Para comprovar a força de seu nome, seus trabalhos estão expostos em 44 galerias nos Estados Unidos. A Pacific Edge Gallery, responsável pela divulgação de sua obra, já produziu mais de 100 exposições suas nos EUA e Canadá – a primeira delas ocorreu em 1988. Litografias foram doadas à coleção permanente do Museum of Modern Art (MoMA) e a coleção gráfica já viajou pelos Estados Unidos, Reino Unido, Espanha, Itália, Japão, Austrália, Nova Zelândia, África do Sul, Hong Kong e Filipinas.
“Em sua vida, John Lennon, o artista, permaneceu um outsider no mundo das artes, em grande parte por sua fama como um beatle, e ele era visto pelo mundo como resultado disso. Pensando bem, isso foi uma sorte, no sentido de que permitiu aos seus trabalhos que mantivessem sua pureza, livres de comentários e ‘sugestões’ de críticos e marchands. Ele manteve seu estilo único, intocado por modismos. John fez seus desenhos com inspiração e rapidez, muito parecido com a forma que criava suas músicas. Era óbvio que havia uma forte, inata necessidade para que continuasse a criar esses trabalhos. Na maior parte do tempo, seus desenhos refletiam seu ânimo. Apesar de que, uma vez, quando John estava de mau humor, olhei sobre seu ombro e vi que estava desenhando algo muito engraçado. Outra vez, John estava alegre, fazendo um desenho sombrio. Apenas ele faria isso, pensei. Era como se estivesse usando o ato de desenhar para equilibrar e unir suas duas mentes – uma, sombria e pessimista, e a outra, alegre e otimista. Ao lado de seu violão, o papel e a caneta pareciam ter servido como ferramentas ideais para expressar as complexas emoções de John”, analisa sua viúva, a artista Yoko Ono, no site que mantém para divulgar a obra visual do marido e parceiro.
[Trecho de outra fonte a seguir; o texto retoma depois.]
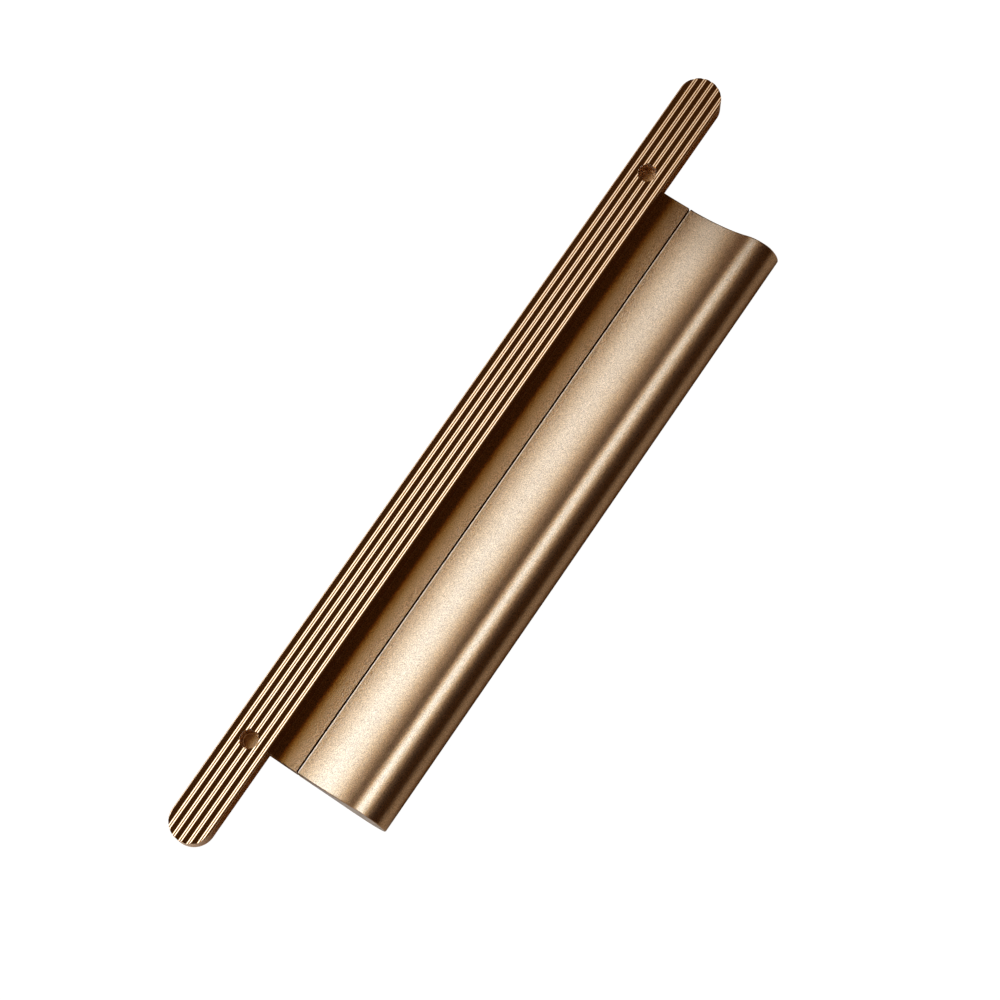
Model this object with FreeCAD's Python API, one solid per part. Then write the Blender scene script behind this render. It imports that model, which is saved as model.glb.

“Agora, não existe dificuldade em encontrar galerias para exibir seu trabalho de arte. Alguns de seus trabalhos se tornaram até parte das coleções de grandes museus. Imagino o que John teria pensado de tudo isso. Provavelmente teria aceitado, com seu típico humor irônico.”
Tão irônico quanto o leilão por U$ 1,3 milhão, em 2013, de um pedaço de um muro roubado. Apenas porque tinha um grafite de Banksy.